Short task:
From the entries below, copy every line that holds the word "handed".
* start Available data *
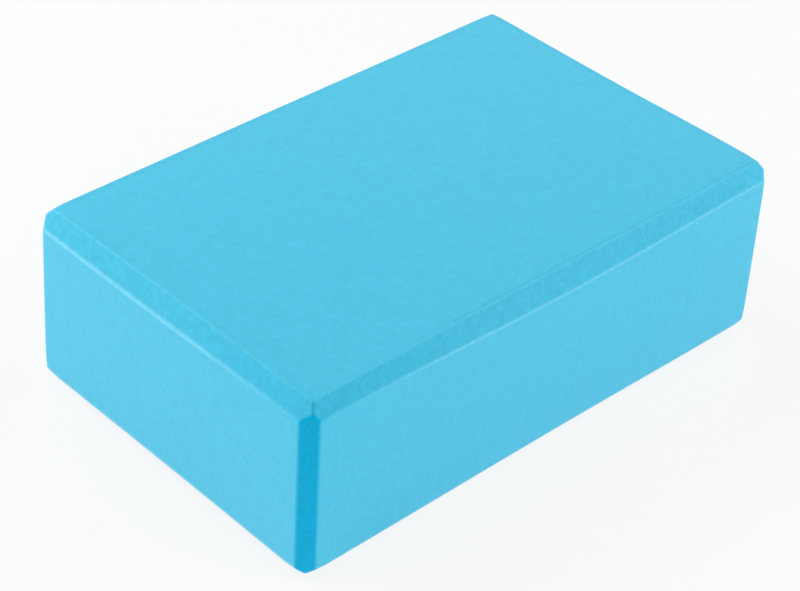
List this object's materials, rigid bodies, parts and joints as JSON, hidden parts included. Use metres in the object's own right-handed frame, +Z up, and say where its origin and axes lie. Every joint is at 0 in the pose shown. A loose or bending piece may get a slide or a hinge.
* end Available data *
* start Available data *
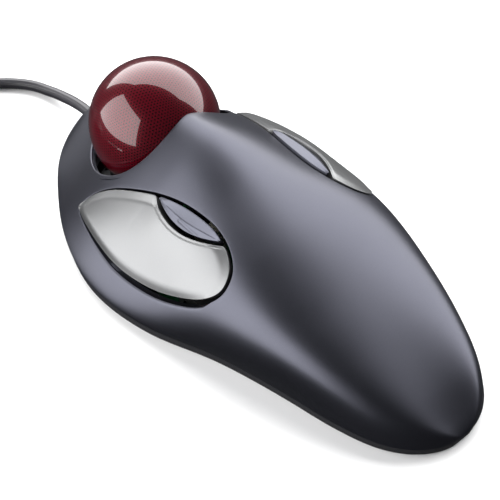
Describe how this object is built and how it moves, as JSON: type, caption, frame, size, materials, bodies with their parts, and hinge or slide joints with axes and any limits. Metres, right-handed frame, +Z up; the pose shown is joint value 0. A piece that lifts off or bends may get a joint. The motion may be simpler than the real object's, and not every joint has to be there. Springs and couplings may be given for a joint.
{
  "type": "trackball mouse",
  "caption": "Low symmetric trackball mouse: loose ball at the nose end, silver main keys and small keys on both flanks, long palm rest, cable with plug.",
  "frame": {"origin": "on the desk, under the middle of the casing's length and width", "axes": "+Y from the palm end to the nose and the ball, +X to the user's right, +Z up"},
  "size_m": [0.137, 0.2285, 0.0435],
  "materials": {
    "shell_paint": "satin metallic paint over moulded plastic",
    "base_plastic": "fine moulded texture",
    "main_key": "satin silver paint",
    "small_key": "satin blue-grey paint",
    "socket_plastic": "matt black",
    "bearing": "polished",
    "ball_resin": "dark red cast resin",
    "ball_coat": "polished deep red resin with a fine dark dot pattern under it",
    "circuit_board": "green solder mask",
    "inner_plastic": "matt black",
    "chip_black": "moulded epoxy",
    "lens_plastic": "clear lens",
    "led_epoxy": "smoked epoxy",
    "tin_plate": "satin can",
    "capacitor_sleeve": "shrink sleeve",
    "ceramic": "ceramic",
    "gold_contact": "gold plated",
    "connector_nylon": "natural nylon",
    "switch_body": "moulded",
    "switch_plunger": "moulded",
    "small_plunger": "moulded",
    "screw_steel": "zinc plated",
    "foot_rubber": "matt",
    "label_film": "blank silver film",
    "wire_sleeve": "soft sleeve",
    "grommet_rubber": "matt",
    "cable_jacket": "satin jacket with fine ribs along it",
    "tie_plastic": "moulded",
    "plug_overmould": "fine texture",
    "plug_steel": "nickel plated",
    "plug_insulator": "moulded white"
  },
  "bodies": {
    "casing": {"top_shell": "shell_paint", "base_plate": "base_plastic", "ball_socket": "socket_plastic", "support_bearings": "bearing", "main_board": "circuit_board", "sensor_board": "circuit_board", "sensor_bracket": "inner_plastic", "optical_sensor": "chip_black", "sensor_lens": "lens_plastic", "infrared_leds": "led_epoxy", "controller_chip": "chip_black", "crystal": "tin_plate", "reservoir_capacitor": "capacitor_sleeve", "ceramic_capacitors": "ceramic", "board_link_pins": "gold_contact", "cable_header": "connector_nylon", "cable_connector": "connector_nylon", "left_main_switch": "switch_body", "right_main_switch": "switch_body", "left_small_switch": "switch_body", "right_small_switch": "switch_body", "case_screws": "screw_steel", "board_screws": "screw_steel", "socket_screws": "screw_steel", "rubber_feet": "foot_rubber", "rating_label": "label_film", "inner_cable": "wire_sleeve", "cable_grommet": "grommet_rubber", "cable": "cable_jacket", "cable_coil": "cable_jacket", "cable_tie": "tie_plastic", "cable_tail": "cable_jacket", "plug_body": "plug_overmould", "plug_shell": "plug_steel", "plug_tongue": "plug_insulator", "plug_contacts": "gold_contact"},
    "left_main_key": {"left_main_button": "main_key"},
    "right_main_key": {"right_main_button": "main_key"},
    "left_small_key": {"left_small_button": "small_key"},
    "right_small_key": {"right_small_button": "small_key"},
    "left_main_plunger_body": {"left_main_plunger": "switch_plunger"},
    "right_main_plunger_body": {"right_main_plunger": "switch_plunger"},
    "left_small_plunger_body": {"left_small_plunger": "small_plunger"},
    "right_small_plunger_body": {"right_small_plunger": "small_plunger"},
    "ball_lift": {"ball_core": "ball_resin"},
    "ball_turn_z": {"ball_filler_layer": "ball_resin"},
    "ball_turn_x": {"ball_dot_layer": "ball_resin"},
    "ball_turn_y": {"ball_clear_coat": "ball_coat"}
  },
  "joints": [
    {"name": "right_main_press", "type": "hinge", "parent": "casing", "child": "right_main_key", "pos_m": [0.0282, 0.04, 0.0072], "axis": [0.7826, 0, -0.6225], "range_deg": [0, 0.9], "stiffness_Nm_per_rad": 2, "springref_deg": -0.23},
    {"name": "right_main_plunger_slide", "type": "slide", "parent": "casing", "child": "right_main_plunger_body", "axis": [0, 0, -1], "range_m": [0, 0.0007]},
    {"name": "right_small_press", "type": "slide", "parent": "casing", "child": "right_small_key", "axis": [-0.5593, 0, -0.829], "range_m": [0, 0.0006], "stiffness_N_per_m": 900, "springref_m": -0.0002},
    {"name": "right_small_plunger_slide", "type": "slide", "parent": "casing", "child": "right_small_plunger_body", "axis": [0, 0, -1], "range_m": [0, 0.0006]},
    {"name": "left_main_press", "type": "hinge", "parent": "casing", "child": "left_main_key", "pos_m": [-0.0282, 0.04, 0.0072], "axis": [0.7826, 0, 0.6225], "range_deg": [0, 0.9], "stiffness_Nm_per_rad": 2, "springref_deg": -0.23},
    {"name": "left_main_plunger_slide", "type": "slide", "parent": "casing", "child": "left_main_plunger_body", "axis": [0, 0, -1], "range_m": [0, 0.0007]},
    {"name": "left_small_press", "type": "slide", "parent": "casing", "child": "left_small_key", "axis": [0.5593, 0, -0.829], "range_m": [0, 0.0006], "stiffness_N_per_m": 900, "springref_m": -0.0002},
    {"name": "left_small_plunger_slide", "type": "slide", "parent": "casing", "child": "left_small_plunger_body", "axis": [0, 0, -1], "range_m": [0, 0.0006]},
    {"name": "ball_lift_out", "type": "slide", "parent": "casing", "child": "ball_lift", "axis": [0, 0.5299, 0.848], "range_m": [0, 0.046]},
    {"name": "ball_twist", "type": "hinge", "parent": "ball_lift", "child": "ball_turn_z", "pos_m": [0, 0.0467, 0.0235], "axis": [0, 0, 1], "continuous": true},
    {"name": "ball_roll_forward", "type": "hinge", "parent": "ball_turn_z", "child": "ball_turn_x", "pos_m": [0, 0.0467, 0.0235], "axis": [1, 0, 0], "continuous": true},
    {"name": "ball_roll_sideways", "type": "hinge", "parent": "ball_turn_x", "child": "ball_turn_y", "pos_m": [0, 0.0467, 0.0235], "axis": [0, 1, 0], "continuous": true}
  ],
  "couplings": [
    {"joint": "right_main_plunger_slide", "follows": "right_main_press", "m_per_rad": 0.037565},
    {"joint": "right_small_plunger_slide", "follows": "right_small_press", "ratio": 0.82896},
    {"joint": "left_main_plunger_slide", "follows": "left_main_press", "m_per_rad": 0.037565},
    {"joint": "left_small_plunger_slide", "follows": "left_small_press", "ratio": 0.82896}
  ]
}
* end Available data *
Solution to this task:
List this object's materials, rigid bodies, parts and joints as JSON, hidden parts included. Use metres in the object's own right-handed frame, +Z up, and say where its origin and axes lie. Every joint is at 0 in the pose shown. A loose or bending piece may get a slide or a hinge.
Describe how this object is built and how it moves, as JSON: type, caption, frame, size, materials, bodies with their parts, and hinge or slide joints with axes and any limits. Metres, right-handed frame, +Z up; the pose shown is joint value 0. A piece that lifts off or bends may get a joint. The motion may be simpler than the real object's, and not every joint has to be there. Springs and couplings may be given for a joint.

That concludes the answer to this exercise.